Linda tomó la determinación de decirle la verdad.

—Creo que hay alguien, quizá varias personas, que están dedicándose a matar a mujeres que han abortado. Zebran abortó una vez. La mujer que murió en la iglesia lo había hecho también. Habrás oído hablar del caso, supongo.

Henrietta se quedó inmóvil, y Linda tomó su actitud por una confirmación.

—¿Y qué pinta Anna en todo ese asunto?

—No lo sé. Pero tengo miedo.

—¿Miedo de qué?

—De que alguien mate a Zebran y de que ocurra algo en lo que Anna esté implicada.

En ese momento, el rostro de Henrietta sufrió una pequeña alteración, fugaz, muy leve, pero que Linda percibió. Incapaz, no obstante, de interpretarla, pensó que ya no avanzaría más y se inclinó para tomar su cazadora, que había dejado en el suelo. Sobre la mesa que tenía a su lado había un espejo colgado en la pared. Linda echó una ojeada y entrevió el rostro de Henrietta, que no la miraba a ella, sino más allá, en dirección a la ventana entreabierta. Fue una mirada furtiva, que Henrietta rectificó enseguida para volver a posarla sobre Linda.

Mientras se incorporaba, con la cazadora en la mano, comprendió qué había estado mirando Henrietta. La ventana entreabierta.

Linda se puso de pie y empezó a ponerse la cazadora mientras se volvía hacia la ventana. No había nadie al otro lado, pero estaba segura de que lo había habido. Permaneció un segundo inmóvil, con un brazo en la manga de la cazadora. La voz chillona de Henrietta, la ventana que la mujer había abierto como por casualidad, las repeticiones del nombre que Linda había mencionado y la insistencia de Henrietta en que no conocía a nadie con ese nombre… Terminó de ponerse la cazadora sin atreverse a mirar a Henrietta a la cara, pues temía que ésta leyese el temor en su rostro.

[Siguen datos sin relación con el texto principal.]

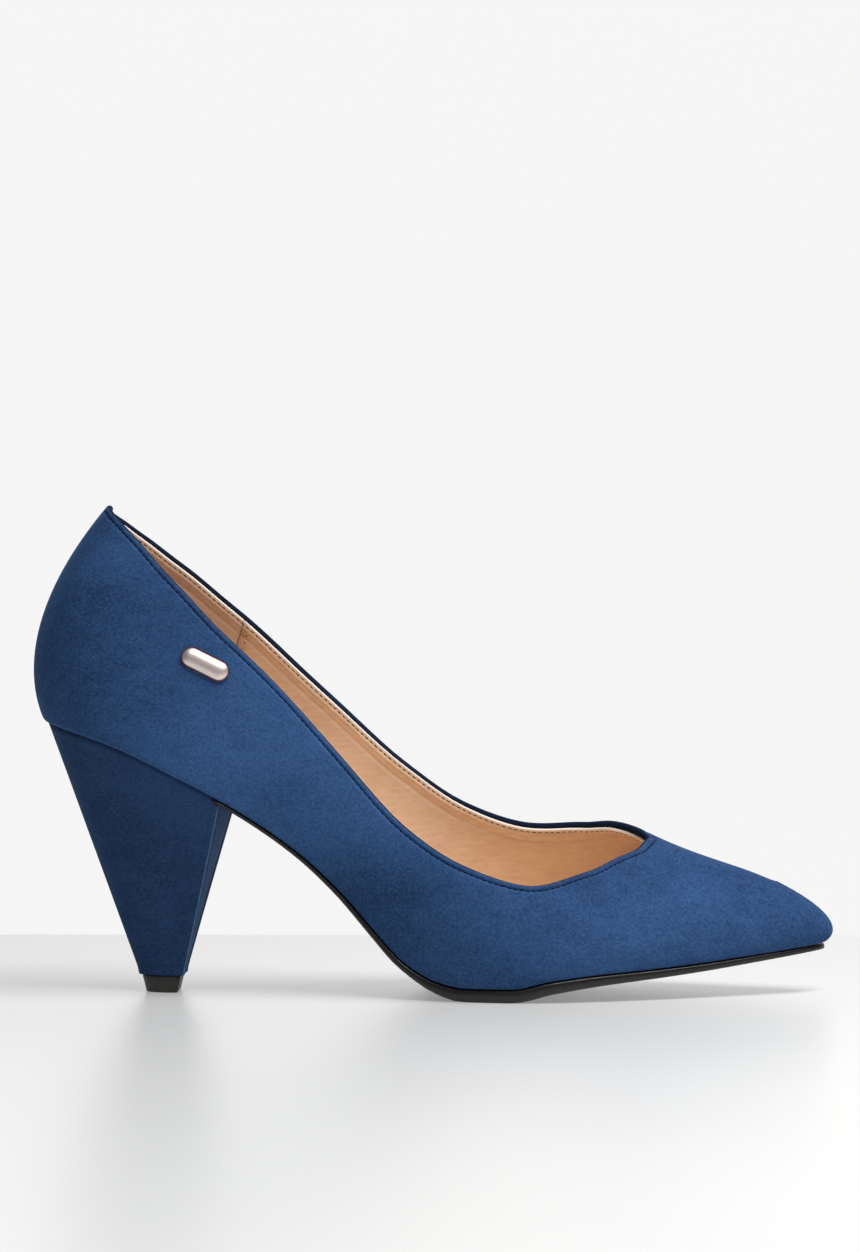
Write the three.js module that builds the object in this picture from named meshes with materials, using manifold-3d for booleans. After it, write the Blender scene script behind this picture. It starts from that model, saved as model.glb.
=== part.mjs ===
// A woman's pointed court shoe with a covered cone heel, for the right foot, in cemented construction.
// Millimetres, +Z up, +X towards the toe, -Y towards the outer (lateral) side of the foot.
// The outside of the upper is one master surface. Every layer of the shoe is that surface moved
// inwards by its own depth, and every bottom piece follows the same bottom profile.
import * as THREE from "three";
import { mergeVertices } from "three/addons/utils/BufferGeometryUtils.js";
import Module from "manifold-3d";

const wasm = await Module();
wasm.setup();

// ---------- Driving dimensions ----------
const SHOE_LENGTH = 240; // back curve to toe tip, along the floor
const BALL_WIDTH = 72.5; // across the ball, at the edge of the sole
const HEEL_RISE = 78; // seat above tread, at the back
const TOE_SPRING = 11; // toe above tread
const WALL_HEIGHT = 64; // seat to the top of the back seam

const GAP = 0.3; // between pieces that are glued or rest on each other
const UPPER_THICKNESS = 1.2;
const STIFFENER_THICKNESS = 0.6;
const LINING_THICKNESS = 0.9;
const INSOLE_THICKNESS = 1.8;
const SHANK_BOARD_THICKNESS = 2.2;
const FOREFOOT_PAD_THICKNESS = 2.2;
const HEEL_PAD_THICKNESS = 2.4;
const SOCK_THICKNESS = 0.8;
const FILLER_THICKNESS = 2.4;
const TREAD_THICKNESS = 3.6; // outsole at the ball
const TOE_EDGE_THICKNESS = 1.4; // outsole at the toe
const WAIST_EDGE_THICKNESS = 0.9; // outsole under the arch
const UPPER_MARGIN = 12; // upper turned under the insole board
const LINING_MARGIN = 8;
const STIFFENER_MARGIN = 6;

const BREAST_TOP_X = 57; // front face of the heel, where it meets the sole
const BREAST_FOOT_X = 45.3; // and just above the top piece
const HEEL_FOOT_BACK_X = 31.8; // back of the heel, just above the top piece
const HEEL_FOOT_WIDTH = 16;
const HEEL_COVER_THICKNESS = 0.8;
const HEEL_SEAT_INSET = 1.2; // heel inside the edge of the upper
const HEEL_WRAP = 4.5; // cover turned on to the breast
const SOLE_TUCK = 1.2; // outsole running under the front of the heel
const TOP_PIECE_HEIGHT = 5;
const TOP_PIECE_INSET = 0.7; // inside the cover, at its upper face
const TOP_PIECE_TAPER = 1.1; // further in, at the floor
const DOWEL_RADIUS = 1.5;
const DOWEL_LENGTH = 26;

const SHANK_WIDTH = 11;
const SHANK_THICKNESS = 1.2;
const SHANK_START_X = 22;
const SHANK_END_X = 112;
const SHANK_BOARD_END_X = 118;
const FILLER_START_X = 66;
const HEEL_PAD_END_X = 48;
const HEEL_PAD_INSET = 7;
const FOREFOOT_PAD_END_X = 188;
const FOREFOOT_PAD_INSET = 7.5;
const INSOLE_CLEARANCE = 0.9; // board inside the lining
const SOCK_INSET = 2.4; // sock inside the lining
const SCREW_X = 34;
const SCREW_RADIUS = 2;
const SCREW_LENGTH = 20;
const SCREW_HEAD = 0.6;
const NAIL_RADIUS = 0.9;
const NAIL_LENGTH = 14;
const RIVET_RADIUS = 1.6;
const RIVET_HEAD = 0.4;
const HOLE_CLEARANCE = 0.3;

const BADGE = { length: 15, width: 6, thickness: 1.2, angle: -27, prongRadius: 0.5, prongSpacing: 8,
  washerRadius: 1.7 };

// Depths of each layer below the master surface, outer face first.
const STIFFENER_DEPTH = UPPER_THICKNESS + GAP;
const LINING_DEPTH = STIFFENER_DEPTH + STIFFENER_THICKNESS + GAP;
const INSOLE_DEPTH = LINING_DEPTH + LINING_THICKNESS + GAP;
const SHANK_DEPTH = INSOLE_DEPTH + INSOLE_THICKNESS + GAP;
const PAD_DEPTH = SHANK_DEPTH + SHANK_BOARD_THICKNESS + GAP;

// ---------- The last, as graded stations ----------
// One row for each station from the back seam (0) to the toe tip (17). Lengths are graded from a last
// of BASE size. x0 outer inner: the edge of the sole. x1 out1 out1in up1: the bulge of the wall beyond
// and above it. x2 y2 y2in: the shoulder, where the wall turns over. xr upr: the ridge of the instep.
// slope and tilt: the lie of the surface on the ridge, fore-and-aft and across. drop: shoulder below it.
const BASE = { length: 240, ballWidth: 72.5, wallHeight: 64 };
const STATIONS = [
  [3.2, 0, 0, -4, 0, 0, 15.5, -3.2, 0, 0, 46, 88.5, 0, 0, 42],
  [6, 11, 11, -1, 1, 1, 15.8, -0.6, 9, 9, 46.3, 89.3, 0, 0.02, 42],
  [13.5, 19.5, 19.5, 8, 2, 2, 16.8, 7.2, 17, 17, 47.2, 91.3, 0, 0.05, 40.5],
  [26, 24.8, 24.8, 22.5, 2.7, 2.7, 17.5, 22, 21, 21, 49.5, 94, 0, 0.1, 38],
  [42, 25.6, 25.2, 40, 2.9, 2.9, 20.3, 40, 21.5, 21.5, 54, 96, 0, 0.14, 33],
  [60, 24, 22, 59, 4, 4.5, 21.5, 58, 24, 24, 62.5, 95, 0, 0.17, 31],
  [79, 22.3, 18, 78.5, 5.2, 6, 22.4, 76, 26, 25, 75, 92.4, 0, 0.2, 33],
  [96, 23, 17, 95.5, 6, 7.5, 22.3, 93, 29, 27, 91, 90.3, 0, 0.22, 32],
  [113, 27.5, 21, 113, 5.5, 8, 24.3, 110.5, 32, 30, 108.5, 90.3, 0, 0.25, 26],
  [131, 34, 30.5, 131, 4, 6, 20, 128, 34, 33, 127, 79, 0, 0.27, 16],
  [148, 36.5, 36, 148, 3.5, 4.5, 15.4, 147, 32, 32, 146, 62.4, 0, 0.28, 8],
  [166, 34, 35.5, 166, 3, 4, 12.8, 166, 25, 26, 165.5, 48.3, -0.5, 0.32, 0],
  [184, 28, 30.5, 184, 3.5, 3.5, 12.1, 184.5, 17, 19, 184.2, 37.6, -0.4, 0.34, 0],
  [202, 20.5, 23, 202, 3, 3, 10, 202, 13.5, 15, 200, 30, -0.3, 0.2, 0],
  [217, 13.5, 15.5, 217.5, 3, 3, 7.7, 216.5, 10.5, 11.5, 213, 24.2, -0.42, 0.12, 0],
  [228, 8.5, 10, 230.5, 2.5, 2.5, 6.4, 228, 7.5, 8.2, 219.5, 20.4, -0.5, 0.06, 0],
  [234.5, 4.4, 5.4, 240, 1.4, 1.4, 5.2, 233, 4.2, 4.6, 221.9, 18.7, -0.5, 0.02, 0],
  [236.8, 0, 0, 244, 0, 0, 4.7, 235, 0, 0, 222.6, 18.3, -0.5, 0, 0],
];
const LAST_STATION = STATIONS.length - 1;
const THROAT_STATION = 12; // the point of the V
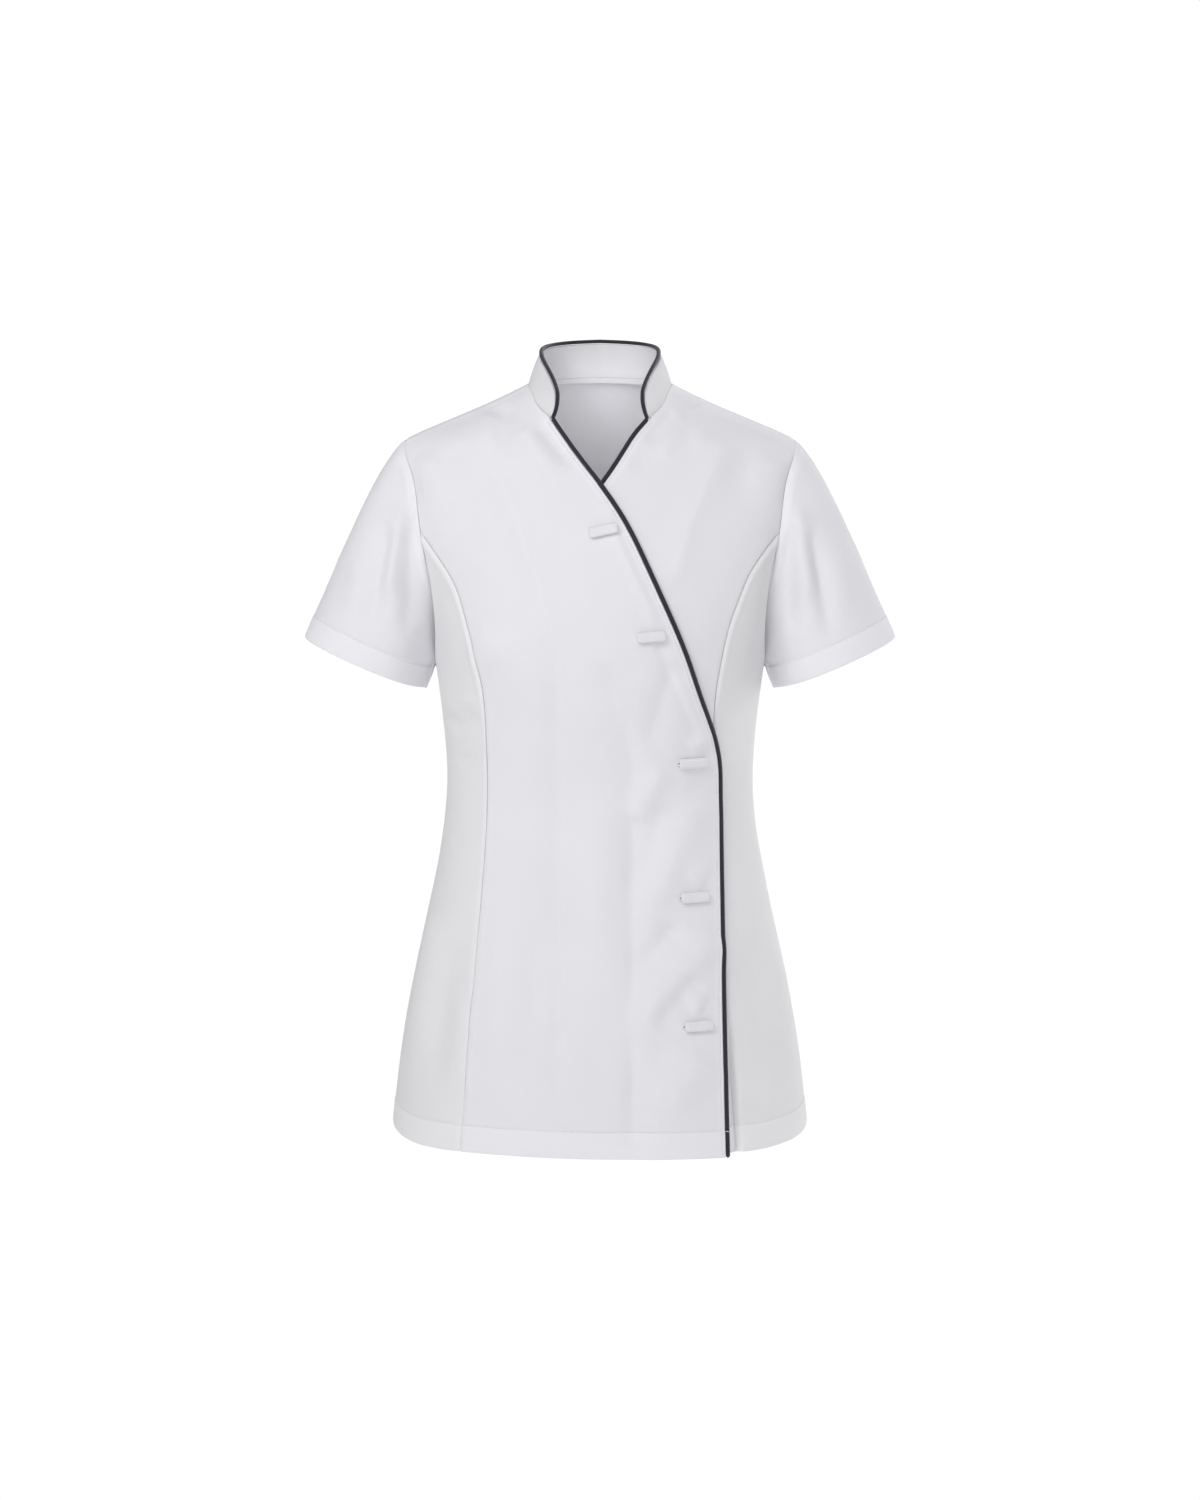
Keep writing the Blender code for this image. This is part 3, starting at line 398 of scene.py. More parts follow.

Linda apretó el paso hacia la puerta y acarició al perro. Henrietta la había seguido.

—Siento no poder ayudarte.

—Sí que puedes —repuso Linda—. Pero has optado por no hacerlo.

Dicho esto, abrió la puerta y salió. Dobló la esquina de la casa, mirando a su alrededor. No vio a nadie. «Sin embargo, hay alguien», se dijo, «alguien que está viéndome a mí y, sobre todo, alguien que oyó lo que decía Henrietta. Y ella repitió mis palabras, de modo que quien estaba al otro lado de la ventana sabe ahora lo que yo sé, mis sospechas y mis temores».

Se apresuró en dirección al coche. Tenía miedo, y no dejaba de pensar en que, una vez más, había actuado de forma errónea. En efecto, en el momento en que se agachó para acariciar al perro, en ese preciso momento tenía que haber empezado a interrogar a Henrietta en serio. Pero, en lugar de hacerlo, se había ido.

Se alejó de allí sin dejar de mirar por el espejo retrovisor. Veinte minutos más tarde, entraba en el aparcamiento de la comisaría. El viento soplaba ahora con fuerza. Encogida de frío, se apresuró en llegar a la puerta del edificio.